[上海/香港 15日 ロイター] - 中国人民銀行(中央銀行)と香港の中銀に相当する香港金融管理局(HKMA)は15日、中国本土と香港間の債券相互取引制度「債券通(ボンドコネクト)」について、本土投資家による香港市場での売買(南行き取引)を24日から開始すると発表した。
人民銀によると、南行き取引には本土の銀行41行と、「適格国内機関投資家(QDII)」および「人民元適格国内機関投資家(RQDII)」制度で認められた金融機関が参加する。
当初は1日当たり200億元(31億1000万ドル)、年間5000億元の投資枠を設ける。香港から本土に投資する「北行き」には枠はない。
HKMAの余偉文総裁は会見で「債券通制度は1日でできたものではない。南行き取引は適切なリスク管理慣行の下、徐々に発展するだろう」と述べた。
中国外貨取引センター(CFETS)は15日、同制度を通じた取引の対象になる債券のリストを公表すると発表。市場の状況や投資家のニーズに応じて更新していく方針を示した。

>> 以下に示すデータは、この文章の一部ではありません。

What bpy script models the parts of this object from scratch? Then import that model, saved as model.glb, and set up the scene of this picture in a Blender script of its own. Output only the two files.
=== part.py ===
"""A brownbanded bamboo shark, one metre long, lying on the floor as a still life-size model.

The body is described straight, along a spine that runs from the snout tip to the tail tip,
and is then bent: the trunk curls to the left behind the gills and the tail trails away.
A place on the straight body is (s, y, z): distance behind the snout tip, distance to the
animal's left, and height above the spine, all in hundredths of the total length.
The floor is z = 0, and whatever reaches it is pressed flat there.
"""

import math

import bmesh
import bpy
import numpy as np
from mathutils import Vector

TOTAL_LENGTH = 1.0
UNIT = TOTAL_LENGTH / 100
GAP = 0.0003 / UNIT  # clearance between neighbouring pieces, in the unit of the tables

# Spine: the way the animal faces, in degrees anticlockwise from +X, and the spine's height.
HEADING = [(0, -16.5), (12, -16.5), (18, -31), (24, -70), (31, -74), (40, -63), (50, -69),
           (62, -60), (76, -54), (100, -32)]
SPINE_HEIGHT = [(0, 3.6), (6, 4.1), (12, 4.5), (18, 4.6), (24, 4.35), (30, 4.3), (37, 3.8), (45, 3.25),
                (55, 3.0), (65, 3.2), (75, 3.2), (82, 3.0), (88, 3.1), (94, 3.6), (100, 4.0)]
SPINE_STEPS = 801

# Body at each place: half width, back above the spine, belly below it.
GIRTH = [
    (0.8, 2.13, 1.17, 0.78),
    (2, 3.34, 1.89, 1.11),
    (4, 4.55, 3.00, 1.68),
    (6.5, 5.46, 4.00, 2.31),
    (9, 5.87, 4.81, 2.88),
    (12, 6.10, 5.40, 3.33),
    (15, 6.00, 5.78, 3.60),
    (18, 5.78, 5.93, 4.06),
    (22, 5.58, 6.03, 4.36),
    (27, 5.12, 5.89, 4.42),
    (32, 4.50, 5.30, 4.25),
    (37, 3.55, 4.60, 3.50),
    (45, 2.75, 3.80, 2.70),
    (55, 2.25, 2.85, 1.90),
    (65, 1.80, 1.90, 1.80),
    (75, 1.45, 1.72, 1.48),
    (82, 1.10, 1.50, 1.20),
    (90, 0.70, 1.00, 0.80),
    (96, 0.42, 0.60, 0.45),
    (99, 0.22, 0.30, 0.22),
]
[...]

HKMAのエドモンド・ラウ副総裁は会見で、通貨の種類に関係なく香港市場で売買が可能な全ての債券が取引の対象になる可能性があると説明した。
中国は今月、広東省と香港・マカオの「粤港澳大湾区(グレーターベイエリア、GBA)」における金融商品の相互投資制度「越境理財通(クロスボーダー・ウェルス・マネジメント・コネクト=WMC)」を開始すると発表したばかり。
ユニオン・バンケール・プリべのアジア担当シニアエコノミスト、カルロス・カサノバ氏は、越境理財通と南行き債券通の開始について、「中国が金融の普及深化を進める中でポートフォリオの流出を以前ほど懸念していないことを示している」と述べた。
みずほ(香港)のチーフアジア為替ストラテジスト、ケン・チャン氏は、両制度によって越境フローが促され、粤港澳大湾区の統合につながる可能性が高いものの、対象が限られることを踏まえると、目先の市場の反応は限定的になるとの見方を示した。
2017年7月に始まった北行き債券通は、海外投資家による中国債券市場への投資の主要な経路になっている。
債券通の運営主体によると、同制度を通じた売買代金は8月に前年同期を35%上回る1日平均263億元(40億9000万ドル)に達した。